• **Dataset section**
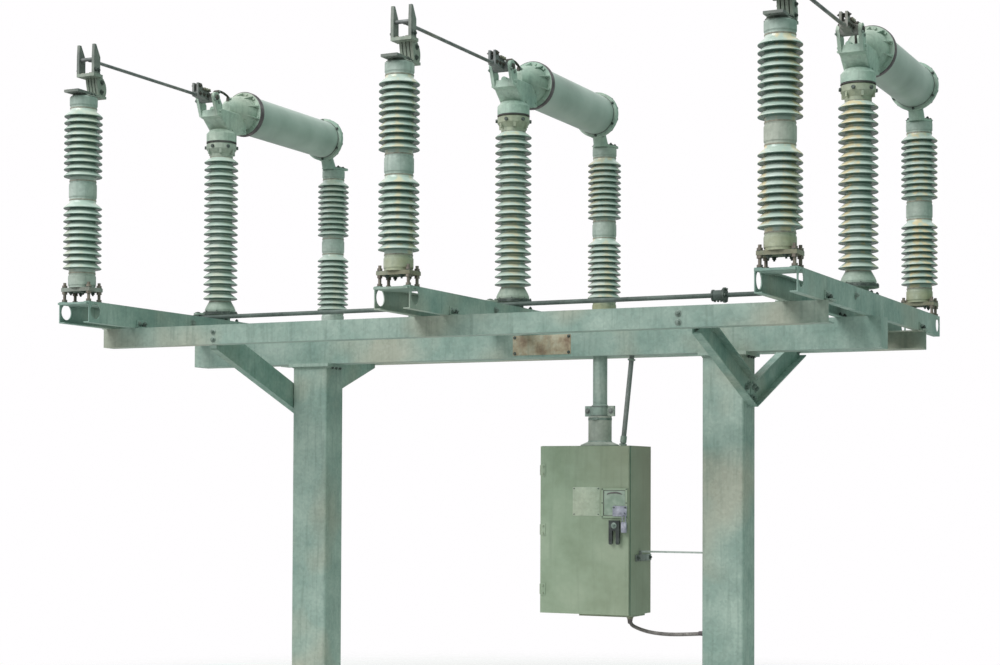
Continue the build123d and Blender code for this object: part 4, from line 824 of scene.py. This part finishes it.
# Operator cabinet
# Sheet steel, welded and enamelled grey-green; the enamel has chalked and gone matt, with brown marks at
# the edges. The door hangs on three knuckles and closes on a rubber seal.
# The chalk lies in clouds of 220 mm, with runs 33 mm wide and 500 mm long, over a skin of 6 mm waves.
cabinet_paint, tree, surface, place, _, tone = cloudy_finish(
    "chalked_grey_green_enamel", (4.5, 5.0, 0.6), ((0.30, "#7f9179"), (0.50, "#8d9f88"),
    (0.72, "#9cab95")), (0.46, 0.66), (160.0, 2.0, 0.10, 0.0015), IOR=1.50)
runs = streaks(tree, place, 30.0, 2.0, 3.0)
tone = tinted(tree, tone, runs, 0.54, 0.78, 0.30, "#6a7a68")
# Brown where the sheet turns sharply outwards, as enamel wears off at its edges.
worn = add_node(tree, "NewGeometry", out="Pointiness")
tone = tinted(tree, tone, worn, 0.56, 0.66, 0.5, "#7b6f5b")
set_inputs(surface, {"Base Color": tone})
# The boot's sheet has chalked paler. The door's rubber seal is dark green: painted shade for the seam
# round the door.
boot_sheet = weathered("chalky_boot_sheet", "#b4bbb2", "#a0a89e", "#8b948a", metallic=0.0)
door_rubber = plain_surface("dark_green_door_seal_painted_shade", "#4c7059", "#3c5f49", "#2d4b39", 0.05)
finish_nodes(cabinet_paint, "cabinet_shell", "cabinet_door")
finish_nodes(boot_sheet, "pipe_boot")
SEAL_Y, SEAL_DEPTH, SEAL_WIDTH, SEAL_HEIGHT = -0.1485, 0.011, 0.5622, 0.9814
# Painted shade: dark green rubber strips where the seam round the door lies in shadow.
build = bmesh.new()
for x, width in ((0.2725, 0.005), (0.8296, 0.0052)):
    block(build, (x, SEAL_Y, 1.3417), (width, SEAL_DEPTH, SEAL_HEIGHT), 0.0008)
for z, height in ((0.8535, 0.005), (1.82995, 0.0049)):
    block(build, (0.5511, SEAL_Y, z), (SEAL_WIDTH, SEAL_DEPTH, height), 0.0008)
new_piece("door_seal", build, "frame", "cabinet_paint", door_rubber)

# Fixings of the cabinet: bolts of the strap's foot, the strap's clip on the post, and the locknuts and
# clip of the conduit.
build = bmesh.new()
for y in (-0.045, 0.140):
    bolt(build, (0.8388, y, 1.1795), (1, 0, 0), 0.015, 0.003, finish=1, spin=y * 8)
block(build, (1.2479, 0.0, 1.196), (0.0078, 0.048, 0.072))
bolt(build, (1.2442, 0.0, 1.170), (-1, 0, 0), 0.014, 0.004, finish=1)
block(build, (1.23825, 0.0, 1.217), (0.0125, 0.034, 0.015))
bolt(build, (1.238, 0.0, 1.2245), UP, 0.012, washer=False, finish=1)
conduit_foot = Vector((0.723, 0, 1.833))
conduit_way = Vector((0.056, 0, 0.532)).normalized()
for reach in (0.004, 0.505):
    turned(build, [(0.014, 0), (0.0225, 0), (0.0225, 0.010), (0.014, 0.012)],
           aimed(conduit_foot + conduit_way * reach, conduit_way), 6, loop=True)
ring(build, 0.014, 0.019, 0, 0.040, aimed(conduit_foot + conduit_way * 0.020, conduit_way), 24)
new_piece("cabinet_fixings", build, "frame", "galvanised_steel", pipe_zinc, dark_fasteners)

# Door furniture: a bare riveted plate, hinge leaves and the rivets of the window's frame, all fixed to
# the sheet door. The plate's pale enamel has nothing on it.
plate_enamel = weathered("pale_bare_plate", "#b3c0ad", "#a3b39f", "#8fa18d", run=0.15, patch_size=0.10,
                         metallic=0.0)
DOOR_FACE = -0.173
PLATE_X, PLATE_Z = 0.565, 1.508
build = bmesh.new()
face = aimed((PLATE_X, DOOR_FACE, PLATE_Z), FRONT)
plate(build, box_outline(0.086, 0.084, 0.006), -0.0004, 0.0018, face, 0.0005, finish=1)
for x in (-0.077, 0.077):
    for z in (-0.075, 0.075):
        turned(build, [(0, 0.0016), (0.0042, 0.0016), (0.0036, 0.0034), (0.0018, 0.0042), (0, 0.0044)],
               aimed((PLATE_X + x, DOOR_FACE, PLATE_Z + z), FRONT), 14, finish=2)
for z in (0.99, 1.34, 1.69):
    leaf = aimed((0.2885, DOOR_FACE, z), FRONT)
    plate(build, box_outline(0.0165, 0.036, 0.004), -0.0004, 0.0026, leaf, 0.0006)
    for rise in (-0.022, 0.022):
        at = (0.2905, DOOR_FACE - 0.0026, z + rise)
        bolt(build, at, FRONT, 0.010, washer=False)
for x in (0.6692, 0.8198):
    for z in (1.42, 1.5, 1.58):
        turned(build, [(0, -0.0006), (0.0042, -0.0006), (0.0038, 0.0012), (0.0022, 0.0022), (0, 0.0024)],
               aimed((x, -0.181, z), FRONT), 14, finish=2)
new_piece("door_furniture", build, "cabinet_door", "cabinet_paint", cabinet_paint, plate_enamel,
          dark_fasteners)

# The window: a pane of float glass in a rubber strip, under a small rain visor. The glass shines, with
# dust in clouds of 45 mm.
window_glass = cloudy_finish(
    "dusty_window_glass", (22.0, 5.0, 0.5), ((0.35, "#7d9180"), (0.70, "#9aab9b")), (0.05, 0.30),
    **{"IOR": 1.52, "Coat Weight": 0.4})[0]


def arc(centre, across, up, degrees):
    """Points round a centre, from the arc's two half axes, at each of the angles."""
    return [tuple(c + a * cos(angle) + u * sin(angle) for c, a, u in zip(centre, across, up))
            for angle in map(radians, degrees)]


WINDOW_X, WINDOW_Z = 0.7445, 1.500
build = bmesh.new()
face = aimed((WINDOW_X, DOOR_FACE, WINDOW_Z), FRONT)
plate(build, box_outline(0.07, 0.075, 0.004), -0.001, 0.0035, face, 0.0008)
strip = [(WINDOW_X + x, -0.1772, WINDOW_Z + z) for x, z in box_outline(0.0685, 0.0735, 0.006)]
bar(build, strip + strip[:1], 0.0018, 6, finish=1)
visor = arc((WINDOW_X, -0.1785, 1.548), (0.046, 0, 0), (0, 0, 0.012), range(0, 181, 9))
swell = [0.0016 + 0.0022 * sin(pi * i / (len(visor) - 1)) for i in range(len(visor))]
bar(build, visor, swell, 8, finish=1)
new_piece("door_window", build, "cabinet_door", "cabinet_paint", window_glass, seal_rubber)

# Hasp and padlock: a bolted hasp plate with a staple, and a die-cast padlock that hangs from it beside
# the handle. Its alloy is dull, a grey with a touch of lilac.
padlock_alloy = plain_surface("lilac_grey_padlock", "#b3b4c0", "#9b9daa", "#80828f", 0.03, 0.5)
PADLOCK_X, PADLOCK_Y = 0.812, -0.1970
build = bmesh.new()
plate(build, box_outline(0.044, 0.030, 0.004), 0.0, 0.0045, aimed((0.780, -0.1808, 1.453), FRONT),
      0.0008)
staple = arc((PADLOCK_X, -0.194, 1.436), (0, 0.0087, 0), (0, 0, 0.0087), range(0, 360, 20))
bar(build, staple + staple[:1], 0.0025, 8)
case = aimed((PADLOCK_X, PADLOCK_Y, 1.36), FRONT)
plate(build, box_outline(0.015, 0.03, 0.005), -0.0095, 0.0095, case, 0.0025)
shackle = arc((PADLOCK_X, PADLOCK_Y, 1.426), (0.0095, 0, 0), (0, 0, 0.0095), range(0, 181, 15))
bar(build, [(0.8215, PADLOCK_Y, 1.385), *shackle, (0.8025, PADLOCK_Y, 1.385)], 0.0035, 10)
turned(build, [(0, 0), (0.005, 0), (0.0045, 0.0012), (0, 0.0012)],
       aimed((PADLOCK_X, PADLOCK_Y, 1.3302), DOWN), 12)
for x in (0.744, 0.816):
    bolt(build, (x, -0.1853, 1.474), FRONT, 0.009, washer=False, finish=1)
new_piece("hasp_and_padlock", build, "cabinet_door", "cabinet_paint", padlock_alloy, dark_fasteners)

# Door handle
# A cast two-pronged handle, enamelled black and rubbed grey at its edges, held by a nut on its spindle.
handle_enamel = plain_surface("rubbed_black_enamel", "#4a524f", "#333a38", "#252b29", 0.05)
finish_nodes(handle_enamel, "door_handle")
build = bmesh.new()
bolt(build, (0.751, -0.2011, 1.370), FRONT, 0.017, 0.003, spin=0.2)
new_piece("handle_nut", build, "door_handle", "dark_handle", fastener_zinc)

# Control cable
# One sheathed cable leaves a gland in the cabinet's floor, sags and enters the post through a second
# gland. Both glands are plated, with hexagon nuts and tapered rubber sleeves.
cable_jacket = plain_surface("dusty_cable_jacket", "#8a8582", "#716c6a", "#595553", 0.03)
plated_gland = weathered("dull_plated_gland", "#a9a896", "#8b8a79", "#6b6a5c", run=0.0, patch_size=0.02,
                         metallic=0.5)
finish_nodes(plated_gland, "cable_glands")
route = [(0.771, 0, 0.820), (0.771, 0, 0.79186), (0.8173, 0, 0.76774), (0.89601, 0, 0.747),
         (1.0025, 0, 0.739), (1.12288, 0, 0.744), (1.234, 0, 0.753)]
line = bpy.data.curves.new("control_cable", "CURVE")
line.dimensions = "3D"
line.bevel_depth = 0.011
line.bevel_resolution = 5
line.resolution_u = 16
strand = line.splines.new("NURBS")
strand.points.add(len(route) - 1)
for point, place in zip(strand.points, route):
    point.co = (*place, 1.0)
strand.order_u = 3
strand.use_endpoint_u = True
line.materials.append(cable_jacket)
cable = link(bpy.data.objects.new("control_cable", line))
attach(cable, "frame")
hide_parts("post_cable")
build = bmesh.new()
for place, way, reach in (((0.771, 0, 0.8205), DOWN, 0.026), ((1.2345, 0, 0.753), (-1, 0, 0), 0.036)):
    turned(build, [(0.0105, 0), (0.016, 0), (0.0155, 0.004), (0.0125, reach), (0.0108, reach + 0.001),
                   (0.0105, reach)], aimed(place, way), 24, loop=True, finish=1)
for place, way in (((0.771, 0, 0.8335), DOWN), ((1.2475, 0, 0.753), (-1, 0, 0))):
    turned(build, [(0.0165, 0), (0.0215, 0), (0.0215, 0.006), (0.0205, 0.0072), (0.0165, 0.0072)],
           aimed(place, way), 6, loop=True)
new_piece("cable_strain_reliefs", build, "frame", "gland_brass", plated_gland, seal_rubber)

• **Problem to solve**
Find how many lines in the listing contain the word "from" and give that count alone.

• **Exercise response**
3